* begin Given data *

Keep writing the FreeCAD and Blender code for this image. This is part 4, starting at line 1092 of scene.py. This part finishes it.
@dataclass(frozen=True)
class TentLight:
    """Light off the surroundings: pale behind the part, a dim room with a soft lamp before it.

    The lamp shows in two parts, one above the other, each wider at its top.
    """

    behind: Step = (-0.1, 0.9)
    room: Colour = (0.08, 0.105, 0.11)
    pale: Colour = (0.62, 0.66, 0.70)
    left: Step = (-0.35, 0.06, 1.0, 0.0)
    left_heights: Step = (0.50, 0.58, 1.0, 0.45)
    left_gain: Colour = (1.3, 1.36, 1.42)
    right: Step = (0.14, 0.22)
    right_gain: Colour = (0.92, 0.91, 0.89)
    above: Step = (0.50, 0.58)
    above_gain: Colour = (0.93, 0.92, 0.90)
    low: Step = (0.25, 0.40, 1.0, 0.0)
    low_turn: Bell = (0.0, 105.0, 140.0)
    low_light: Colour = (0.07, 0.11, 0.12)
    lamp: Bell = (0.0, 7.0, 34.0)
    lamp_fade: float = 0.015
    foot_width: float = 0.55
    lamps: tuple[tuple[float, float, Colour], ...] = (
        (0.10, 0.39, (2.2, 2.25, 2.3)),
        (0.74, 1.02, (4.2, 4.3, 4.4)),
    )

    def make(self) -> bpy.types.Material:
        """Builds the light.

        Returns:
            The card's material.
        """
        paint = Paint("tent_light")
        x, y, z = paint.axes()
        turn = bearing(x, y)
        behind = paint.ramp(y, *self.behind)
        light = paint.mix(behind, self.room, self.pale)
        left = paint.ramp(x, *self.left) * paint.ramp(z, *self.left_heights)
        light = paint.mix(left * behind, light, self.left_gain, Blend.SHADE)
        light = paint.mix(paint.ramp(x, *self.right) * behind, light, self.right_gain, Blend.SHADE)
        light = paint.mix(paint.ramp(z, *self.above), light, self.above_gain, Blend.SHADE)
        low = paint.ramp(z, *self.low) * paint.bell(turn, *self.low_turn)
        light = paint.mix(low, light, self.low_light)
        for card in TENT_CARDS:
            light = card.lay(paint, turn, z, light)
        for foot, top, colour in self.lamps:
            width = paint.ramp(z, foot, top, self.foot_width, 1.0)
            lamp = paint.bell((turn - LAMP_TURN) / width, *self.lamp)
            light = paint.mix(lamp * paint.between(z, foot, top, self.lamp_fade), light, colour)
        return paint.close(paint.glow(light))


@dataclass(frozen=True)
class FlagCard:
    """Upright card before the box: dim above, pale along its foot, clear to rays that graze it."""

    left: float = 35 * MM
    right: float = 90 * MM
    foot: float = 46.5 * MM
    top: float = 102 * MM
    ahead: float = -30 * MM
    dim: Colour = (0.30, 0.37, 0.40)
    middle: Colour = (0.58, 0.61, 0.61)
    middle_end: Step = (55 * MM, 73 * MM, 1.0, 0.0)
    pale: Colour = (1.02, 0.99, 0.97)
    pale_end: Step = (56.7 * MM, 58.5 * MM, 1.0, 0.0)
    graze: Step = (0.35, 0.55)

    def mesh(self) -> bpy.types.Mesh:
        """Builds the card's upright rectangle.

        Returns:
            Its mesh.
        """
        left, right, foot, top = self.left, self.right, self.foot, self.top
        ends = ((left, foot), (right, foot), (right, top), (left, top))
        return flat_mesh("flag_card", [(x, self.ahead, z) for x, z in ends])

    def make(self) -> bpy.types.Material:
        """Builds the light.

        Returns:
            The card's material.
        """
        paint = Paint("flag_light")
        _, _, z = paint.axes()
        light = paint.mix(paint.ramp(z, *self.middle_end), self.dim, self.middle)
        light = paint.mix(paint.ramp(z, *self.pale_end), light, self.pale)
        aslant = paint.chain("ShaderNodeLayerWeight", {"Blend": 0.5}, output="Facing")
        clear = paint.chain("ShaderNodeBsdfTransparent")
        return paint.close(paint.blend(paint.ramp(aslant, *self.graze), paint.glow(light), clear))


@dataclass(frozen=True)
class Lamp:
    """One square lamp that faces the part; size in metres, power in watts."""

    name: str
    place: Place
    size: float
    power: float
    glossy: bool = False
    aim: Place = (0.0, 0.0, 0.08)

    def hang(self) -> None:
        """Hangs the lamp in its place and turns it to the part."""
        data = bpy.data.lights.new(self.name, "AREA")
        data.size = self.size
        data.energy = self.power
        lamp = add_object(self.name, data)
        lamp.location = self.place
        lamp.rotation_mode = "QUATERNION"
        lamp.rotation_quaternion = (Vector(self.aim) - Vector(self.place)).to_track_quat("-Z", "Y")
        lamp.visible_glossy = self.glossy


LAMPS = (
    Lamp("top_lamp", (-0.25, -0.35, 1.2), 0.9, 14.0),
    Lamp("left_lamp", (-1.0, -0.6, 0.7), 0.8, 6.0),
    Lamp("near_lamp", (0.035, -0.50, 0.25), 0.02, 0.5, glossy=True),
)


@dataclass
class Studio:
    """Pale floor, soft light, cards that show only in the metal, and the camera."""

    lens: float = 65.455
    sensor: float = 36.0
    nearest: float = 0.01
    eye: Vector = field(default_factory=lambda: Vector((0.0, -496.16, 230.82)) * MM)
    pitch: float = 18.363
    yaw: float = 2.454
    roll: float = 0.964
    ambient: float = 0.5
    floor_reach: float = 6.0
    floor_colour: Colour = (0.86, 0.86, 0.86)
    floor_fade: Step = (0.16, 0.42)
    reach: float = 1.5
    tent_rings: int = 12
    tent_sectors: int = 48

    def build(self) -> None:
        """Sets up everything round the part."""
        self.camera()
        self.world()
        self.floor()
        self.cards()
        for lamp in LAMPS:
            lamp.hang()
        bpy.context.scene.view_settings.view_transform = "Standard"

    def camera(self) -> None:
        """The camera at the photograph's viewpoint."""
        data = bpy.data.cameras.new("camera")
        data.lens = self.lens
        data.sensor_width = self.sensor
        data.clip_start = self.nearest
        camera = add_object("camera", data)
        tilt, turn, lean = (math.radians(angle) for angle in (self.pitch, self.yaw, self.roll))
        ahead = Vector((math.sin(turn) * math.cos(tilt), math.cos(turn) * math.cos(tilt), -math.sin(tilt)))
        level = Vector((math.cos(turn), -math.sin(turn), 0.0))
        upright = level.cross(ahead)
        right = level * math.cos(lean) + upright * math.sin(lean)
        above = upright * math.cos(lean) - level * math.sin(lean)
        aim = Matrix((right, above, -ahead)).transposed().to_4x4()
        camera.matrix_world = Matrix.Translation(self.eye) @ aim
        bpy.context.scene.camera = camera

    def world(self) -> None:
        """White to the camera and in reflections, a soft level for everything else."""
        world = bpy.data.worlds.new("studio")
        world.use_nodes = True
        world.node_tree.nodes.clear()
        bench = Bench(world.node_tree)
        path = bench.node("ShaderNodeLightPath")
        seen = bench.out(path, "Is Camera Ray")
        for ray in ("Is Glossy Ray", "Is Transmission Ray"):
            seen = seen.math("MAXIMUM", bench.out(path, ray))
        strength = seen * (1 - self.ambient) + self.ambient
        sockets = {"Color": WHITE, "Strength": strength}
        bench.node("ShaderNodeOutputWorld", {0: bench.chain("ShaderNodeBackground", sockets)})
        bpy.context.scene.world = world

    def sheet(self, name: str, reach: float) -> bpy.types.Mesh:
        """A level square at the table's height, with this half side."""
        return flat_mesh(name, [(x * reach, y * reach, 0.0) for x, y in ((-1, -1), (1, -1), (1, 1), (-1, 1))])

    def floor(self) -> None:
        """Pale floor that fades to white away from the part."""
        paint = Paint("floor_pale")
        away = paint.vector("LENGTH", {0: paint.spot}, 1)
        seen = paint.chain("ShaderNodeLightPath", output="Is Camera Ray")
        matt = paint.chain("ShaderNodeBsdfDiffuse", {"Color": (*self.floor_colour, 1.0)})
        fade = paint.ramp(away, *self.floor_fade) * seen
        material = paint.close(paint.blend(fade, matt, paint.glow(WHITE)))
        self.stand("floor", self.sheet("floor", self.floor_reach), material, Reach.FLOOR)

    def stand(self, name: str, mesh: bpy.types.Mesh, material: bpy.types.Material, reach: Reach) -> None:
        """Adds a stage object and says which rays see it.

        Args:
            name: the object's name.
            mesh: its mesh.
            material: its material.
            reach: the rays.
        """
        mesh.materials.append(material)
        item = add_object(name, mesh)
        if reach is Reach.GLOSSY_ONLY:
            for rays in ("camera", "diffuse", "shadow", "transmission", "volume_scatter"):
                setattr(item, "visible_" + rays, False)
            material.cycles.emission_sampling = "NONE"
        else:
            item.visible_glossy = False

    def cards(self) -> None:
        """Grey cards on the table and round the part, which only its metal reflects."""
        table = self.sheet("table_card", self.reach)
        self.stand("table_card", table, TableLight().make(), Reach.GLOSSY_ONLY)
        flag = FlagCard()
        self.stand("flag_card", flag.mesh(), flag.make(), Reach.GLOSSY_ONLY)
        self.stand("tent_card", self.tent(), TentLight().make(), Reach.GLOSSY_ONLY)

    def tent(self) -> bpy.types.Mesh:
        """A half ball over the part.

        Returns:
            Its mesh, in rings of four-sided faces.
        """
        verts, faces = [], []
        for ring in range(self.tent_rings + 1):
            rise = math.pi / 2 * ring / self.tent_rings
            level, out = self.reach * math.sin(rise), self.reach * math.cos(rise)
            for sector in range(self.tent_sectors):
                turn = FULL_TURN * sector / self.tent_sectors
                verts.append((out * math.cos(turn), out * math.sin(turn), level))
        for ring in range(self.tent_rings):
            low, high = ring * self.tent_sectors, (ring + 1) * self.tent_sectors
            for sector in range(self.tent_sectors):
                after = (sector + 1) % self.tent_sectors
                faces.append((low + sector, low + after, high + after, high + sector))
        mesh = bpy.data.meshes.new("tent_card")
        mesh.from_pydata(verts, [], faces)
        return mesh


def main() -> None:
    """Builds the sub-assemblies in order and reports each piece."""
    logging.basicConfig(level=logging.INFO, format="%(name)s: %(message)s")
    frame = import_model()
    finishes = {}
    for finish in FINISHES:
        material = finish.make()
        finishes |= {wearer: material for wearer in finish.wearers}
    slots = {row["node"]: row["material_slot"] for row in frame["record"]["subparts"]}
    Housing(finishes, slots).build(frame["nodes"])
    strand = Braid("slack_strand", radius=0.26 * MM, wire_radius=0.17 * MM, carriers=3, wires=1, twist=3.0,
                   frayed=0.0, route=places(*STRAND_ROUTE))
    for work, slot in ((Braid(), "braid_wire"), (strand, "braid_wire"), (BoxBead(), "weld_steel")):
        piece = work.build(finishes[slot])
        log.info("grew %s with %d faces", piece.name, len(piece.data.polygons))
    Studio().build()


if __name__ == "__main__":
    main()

* end Given data *

Nothing but the lines from the one with "frame = import_model()" through the end of the data above should be repeated, each exactly as it stands.

    frame = import_model()
    finishes = {}
    for finish in FINISHES:
        material = finish.make()
        finishes |= {wearer: material for wearer in finish.wearers}
    slots = {row["node"]: row["material_slot"] for row in frame["record"]["subparts"]}
    Housing(finishes, slots).build(frame["nodes"])
    strand = Braid("slack_strand", radius=0.26 * MM, wire_radius=0.17 * MM, carriers=3, wires=1, twist=3.0,
                   frayed=0.0, route=places(*STRAND_ROUTE))
    for work, slot in ((Braid(), "braid_wire"), (strand, "braid_wire"), (BoxBead(), "weld_steel")):
        piece = work.build(finishes[slot])
        log.info("grew %s with %d faces", piece.name, len(piece.data.polygons))
    Studio().build()


if __name__ == "__main__":
    main()